Französischer Modeschöpfer Pierre Cardin gestorben
Von Maria Zelenko
Wenn es nach seinen Eltern gegangen wäre, hätte Pierre Cardins Karriere ganz anders ausgesehen. Architekt sollte er werden, doch der kleine Pietro Cardini – so sein echter Name – hatte andere Pläne. Geboren am 2. Juli 1922 in der Nähe von Venedig, wäre das jüngste von sieben Kindern am liebsten Tänzer oder auch Schauspieler geworden. Dafür reichte aber das Geld nicht. Deshalb entschloss er sich, nach der gemeinsamen Auswanderung mit den Eltern, zu einer Schneiderlehre.
Aus den ursprünglichen Berufswünschen wurde bekanntermaßen nichts: Cardin stieg zum weltweit gefeierten Modemacher auf. Am vergangenen Dienstag starb er im Alter von 98 Jahren in einem Krankenhaus in Neuilly westlich von Paris.
Mode fürs Kaufhaus
Noch bevor er im Jahr 1950 sein Haute-Couture-Atelier gründete, machte Cardin in der Modewelt von sich reden. Nach Stationen bei Paquin und Schiaparelli landete der junge Kreative bei Christian Dior. Den bahnbrechenden Erfolg des revolutionären „New Look“ hatte Letzterer auch seinem Assistenten zu verdanken, der ihm bei dessen Entwicklung half.

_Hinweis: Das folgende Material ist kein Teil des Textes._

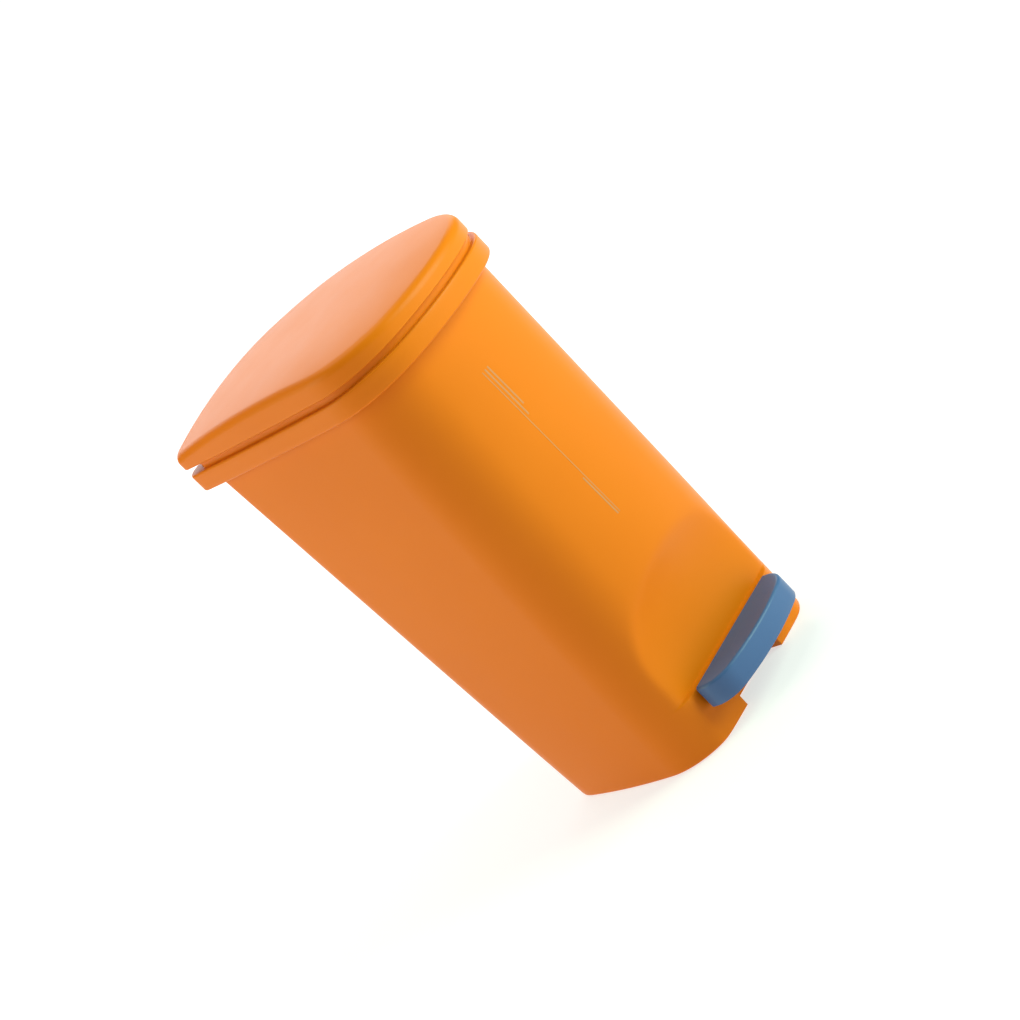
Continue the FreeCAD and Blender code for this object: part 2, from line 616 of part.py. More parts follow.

Ganz anders Pierre Cardins modische Herangehensweise als selbstständiger Designer. 1958 sorgte er für einen wahren Skandal, als er seine erste Prêt-à-porter-Kollektion präsentierte, die er nicht von Hand, sondern mithilfe von Nähmaschinen anfertigen ließ. Als ob seine Mode für die Masse nicht schon ungewöhnlich genug wäre, bot er diese auch noch einem Kaufhaus an. „Wenn du schon kopiert wirst, kannst du es auch gleich selbst tun“, sagte Cardin später.
Er nahm sich selbst beim Wort: In den darauffolgenden Jahren nützte der geschäftstüchtige Italo-Franzose jede Gelegenheit, sein Imperium aufzubauen. Kinderwagen, Essbesteck, und schließlich sogar Zigaretten trugen seinen Namen.
Cardin galt neben Paco Rabanne und André Courrèges auch als Erfinder der futuristischen Mode. Nachdem 1961 der Russe Yuri Gagarin als erster Mensch ins Weltall geflogen war, hatte sich der Designer von der Raumfahrt-Euphorie anstecken lassen. Er experimentierte mit Vinyl, Plastik und Silber gefärbtem Leder, um daraus Kleider zu kreieren, die wie von einem fernen Planeten wirkten.
Berühmt machte ihn aber nicht nur die Frauenmode. Für die Beatles entwarf der gebürtige Italiener Sakkos ohne Kragen und mit einem runden Ausschnitt.
Cardins Liebesleben
So viel über Pierre Cardins Entwürfe gesprochen wurde, so wenig wollte er über sein Privatleben verraten. Für Schlagzeilen sorgte jedenfalls seine mehrjährige Affäre mit Schauspielerin Jeanne Moreau, die angeblich ausgerechnet bei der Beerdigung seines einstigen Mentors Christian Dior ihren Anfang nahm.
In den vergangenen Jahren starben zahlreiche große Namen der Modewelt. Der wohl am meisten betrauerte Verlust: Am 19. Februar 2019 starb Karl Lagerfeld im Alter von 85 Jahren. Er war seit 1983 Chefdesigner bei Chanel und seit 1965 bei Fendi gewesen.
Bereits 2016 war eine der renommiertesten Frauen der Branche gestorben: Sonia Rykiel hatte sich in den Siebzigerjahren als Königin des Strick einen Namen gemacht. Im selben Jahr erlag US-Modemacher Oscar de la Renta seinem Krebsleiden. Die Marke war von zahlreichen First Ladies, darunter Hillary Clinton und Michelle Obama, getragen worden.
Azzedine Alaïa, berühmt für seine (am liebsten schwarze) Mode aus Leder und Stretch, erlitt im Jahr 2017 im Alter von 82 Jahren einen Herzinfarkt. Ein Jahr später musste die Welt von Hubert de Givenchy Abschied nehmen. Der Franzose war als Lieblingsdesigner von Audrey Hepburn bekannt geworden, die seine Mode in „Breakfast at Tiffany’s“ trug.
Tragisch war der Freitod von Alexander McQueen im Jahr 2010: Er starb im Alter von nur 40 Jahren.